Trainable sorting order?

bartley · March 21, 2024, 7:12pm

Is it possible to have a trainable sorting layer in Pytorch?

The idea is that given 8 vectors, I want the layer to learn the best order before applying torch.cat(). See the minimal example I created below.

import torch
import torch.nn as nn

# Current implementation
x= [torch.rand(1,32) for i in range(8)]
x_out= torch.cat(x, dim=0)
display(x_out.shape)

# Something like this?
sort_layer = nn.Parameter(torch.rand(8))
sort_idxs= torch.argsort(sort_layer)
x_out = torch.cat([x[i] for i in sort_idxs])
display(x_out.shape)

In my current implementation, the order is fixed. I tried using the nn.Parameter() with torch.argsort() but the parameter values are not updated during training.
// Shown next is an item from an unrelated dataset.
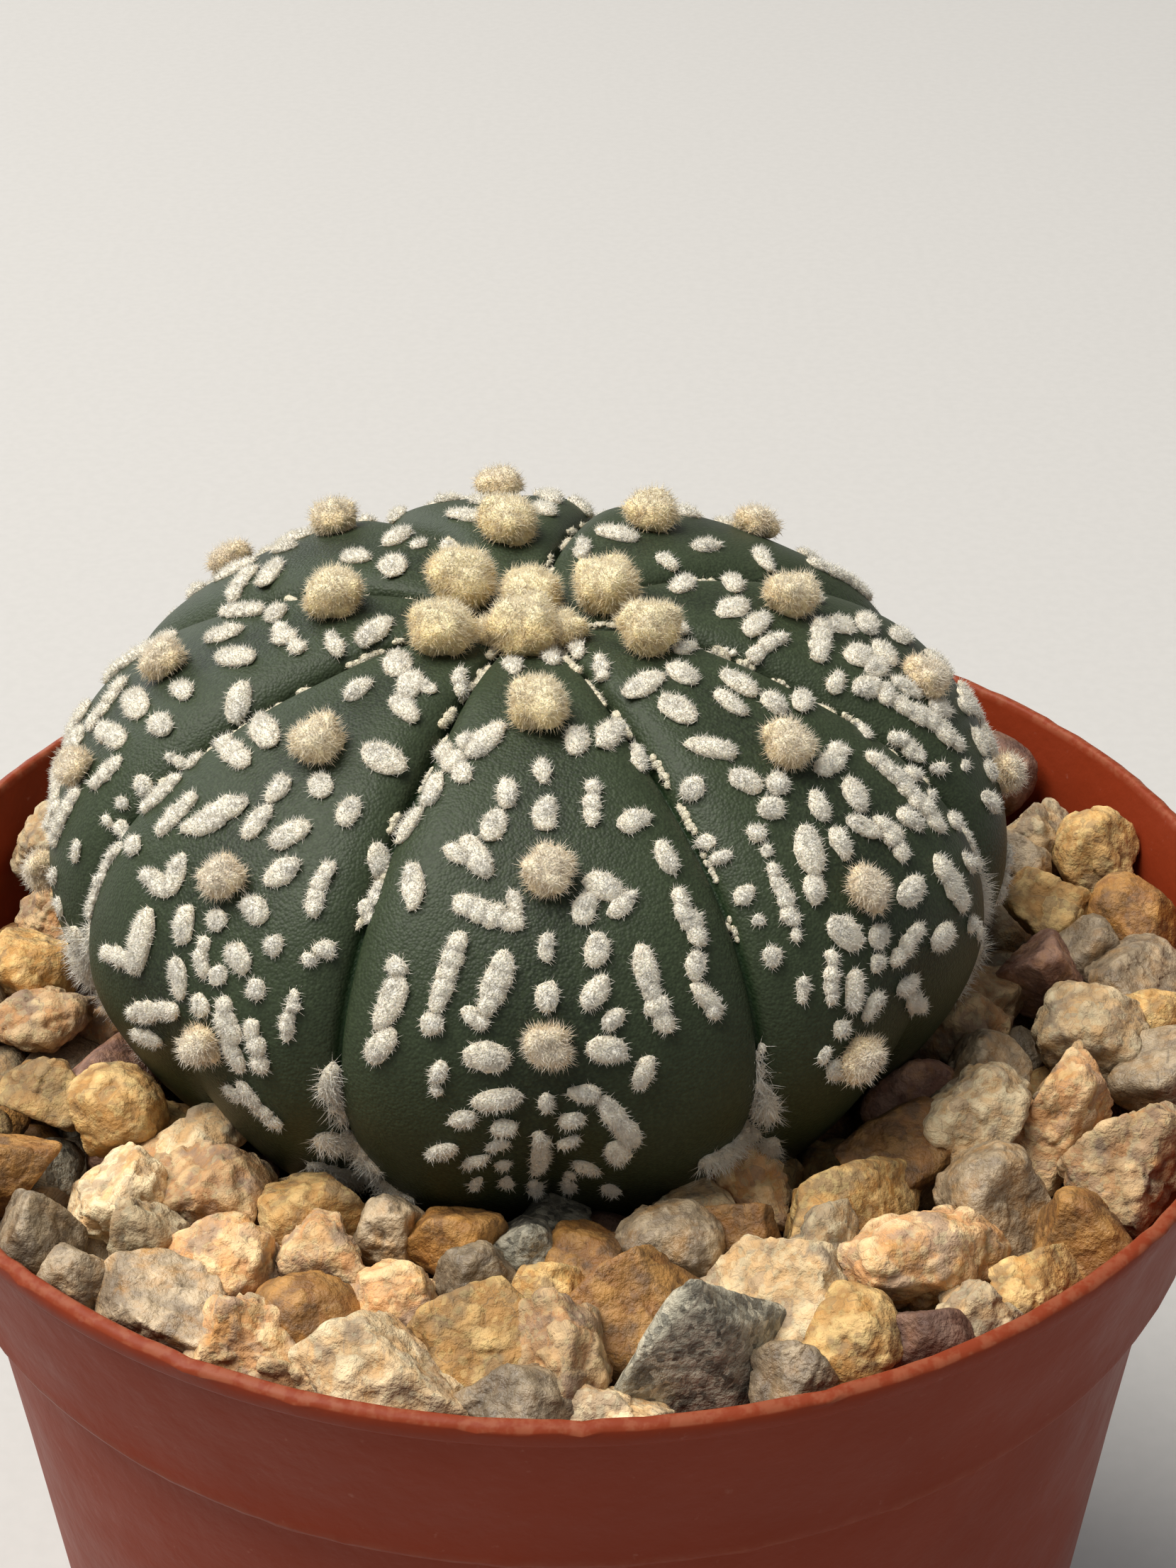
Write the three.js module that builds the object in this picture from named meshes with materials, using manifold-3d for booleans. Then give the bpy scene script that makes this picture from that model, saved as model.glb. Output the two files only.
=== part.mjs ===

Any ideas how this could be done?

KFrank · March 22, 2024, 7:46pm

Hi Brendan!

Not really (not in the context of using gradient-descent optimization as is
typical with pytorch).

The problem is that “order” isn’t (usefully) differentiable. Let’s say that you
start out with order 1, 2, 3 …, and then want to move to order 2, 1, 3 …
This would lead to a discontinuous jump in your loss function, which would
therefore be piece-wise constant, which is not (usefully) differentiable.

You can’t backpropagate through argsort() (because, as discussed above,
“order” is not differentiable). Note that argsort() returns a tensor with
dtype = torch.int64 and such tensors never carry requires_grad = True
(because integers are not usefully differentiable).

(Hypothetically, you could have trainable weights that somehow “blend”
together your various orderings, but in your example you would have
factorial (8) = 40320 possible orderings which would be impractically
large.)

Best.

K. Frank